> TO BE DONE
Check each line of the listing below for the string "objects", and copy the ones that have it.
######
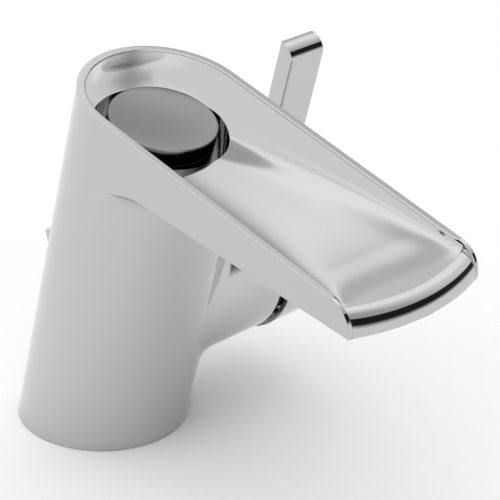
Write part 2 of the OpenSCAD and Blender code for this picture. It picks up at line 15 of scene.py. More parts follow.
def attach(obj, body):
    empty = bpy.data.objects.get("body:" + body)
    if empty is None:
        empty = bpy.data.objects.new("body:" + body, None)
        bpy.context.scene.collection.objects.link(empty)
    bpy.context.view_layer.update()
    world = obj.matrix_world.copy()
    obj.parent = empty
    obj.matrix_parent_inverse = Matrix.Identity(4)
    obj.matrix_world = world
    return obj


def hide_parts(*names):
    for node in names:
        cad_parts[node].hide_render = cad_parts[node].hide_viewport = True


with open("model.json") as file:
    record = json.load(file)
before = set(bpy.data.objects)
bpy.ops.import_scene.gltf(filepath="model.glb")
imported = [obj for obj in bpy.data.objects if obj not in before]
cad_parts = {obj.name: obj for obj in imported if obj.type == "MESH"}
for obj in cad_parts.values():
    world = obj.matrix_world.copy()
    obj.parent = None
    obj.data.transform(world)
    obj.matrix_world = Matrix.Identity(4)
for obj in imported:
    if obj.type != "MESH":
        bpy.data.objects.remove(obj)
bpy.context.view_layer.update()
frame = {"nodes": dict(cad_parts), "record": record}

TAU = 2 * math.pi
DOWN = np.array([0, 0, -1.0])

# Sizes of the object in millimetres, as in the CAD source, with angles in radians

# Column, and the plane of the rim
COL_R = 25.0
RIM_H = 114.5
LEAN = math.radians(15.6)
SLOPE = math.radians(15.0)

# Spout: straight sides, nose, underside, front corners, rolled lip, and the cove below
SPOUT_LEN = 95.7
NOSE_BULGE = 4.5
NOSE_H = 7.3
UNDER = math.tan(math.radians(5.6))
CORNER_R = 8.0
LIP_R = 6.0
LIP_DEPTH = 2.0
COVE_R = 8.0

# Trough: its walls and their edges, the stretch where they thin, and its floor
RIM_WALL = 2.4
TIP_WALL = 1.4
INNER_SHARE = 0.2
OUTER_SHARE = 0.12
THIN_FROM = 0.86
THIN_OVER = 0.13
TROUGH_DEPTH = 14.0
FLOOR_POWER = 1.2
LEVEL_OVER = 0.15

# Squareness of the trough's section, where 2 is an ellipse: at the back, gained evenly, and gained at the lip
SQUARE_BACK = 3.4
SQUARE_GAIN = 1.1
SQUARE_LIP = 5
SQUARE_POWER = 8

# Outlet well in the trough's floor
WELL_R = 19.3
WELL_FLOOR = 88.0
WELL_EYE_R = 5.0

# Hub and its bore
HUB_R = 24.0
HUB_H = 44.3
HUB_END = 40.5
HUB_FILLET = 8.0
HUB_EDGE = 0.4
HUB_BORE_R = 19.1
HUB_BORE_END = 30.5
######
> ANSWER FOR THE TASK
    empty = bpy.data.objects.get("body:" + body)
        empty = bpy.data.objects.new("body:" + body, None)
        bpy.context.scene.collection.objects.link(empty)
before = set(bpy.data.objects)
imported = [obj for obj in bpy.data.objects if obj not in before]
        bpy.data.objects.remove(obj)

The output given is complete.